Typical phase diagram for cuprate (a) and iron-based (b) HTSCs [1]
[1] I.I. Mazin, Nat. Mater. 464, 183 (2010).

Topological materials

The electronic structures of topological materials have a property which is invariant under some topological continuous deformation. Topological materials consists of various types such as topological insulators, topological semimetals, topological superconductors and so on.

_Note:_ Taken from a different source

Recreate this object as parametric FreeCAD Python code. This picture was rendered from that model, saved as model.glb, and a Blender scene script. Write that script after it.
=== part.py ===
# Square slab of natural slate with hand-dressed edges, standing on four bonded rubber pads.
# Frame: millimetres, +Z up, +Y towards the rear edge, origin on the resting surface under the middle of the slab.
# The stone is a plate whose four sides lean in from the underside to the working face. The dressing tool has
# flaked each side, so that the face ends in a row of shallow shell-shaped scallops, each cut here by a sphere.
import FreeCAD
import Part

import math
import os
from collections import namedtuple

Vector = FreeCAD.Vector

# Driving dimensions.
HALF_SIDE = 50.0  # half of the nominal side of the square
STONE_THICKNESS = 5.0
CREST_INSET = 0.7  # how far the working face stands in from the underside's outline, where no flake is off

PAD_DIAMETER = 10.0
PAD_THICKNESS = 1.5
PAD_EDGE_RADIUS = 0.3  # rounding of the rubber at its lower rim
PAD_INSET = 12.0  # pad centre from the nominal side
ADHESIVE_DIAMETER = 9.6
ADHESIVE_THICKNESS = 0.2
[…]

Topological insulators are materials with conducting surface states and insulating bulk states. Backscattering of the surface states by nonmagnetic impurities is prohibited, which may lead to wide applications in spin engineering. The most definite evidence of topological insulators is the existence of spin-polarized Dirac-bands at the surfaces. In contrast, topological semimetals, such as Dirac semimetals, Weyl semimetals, topological nodal-line semimetals, host Dirac bands in the bulk. Topological semimetals have some interesting properties, such as Fermi arc states, monopoles of Berry curvature in momentum space, resulting in unique electric transports.

Band structures of topological insulator and topological superconductor.

When the electronic structure of superconducting Bogoliubov quasiparticles is topological, the material is a topological superconductor. There are Majorana states at the surface/edge of a topological superconductor, which satisfy non-abelian statistics, and can be used for topological quantum computation. It is proposed that the proximity effect between a topological insulator and an s-wave superconductor can produce topological superconductivity at the interface. This proposal can be realized in a heterostructure of a topological insulator and an s-wave superconductor. In iron-based superconductors, the topological insulator state and the superconducting state coexist in a single crystal, which is much easier to fabricate and study than a heterostructure. Iron-based superconductors provide a simple and high-Tc platform to study topological superconductors.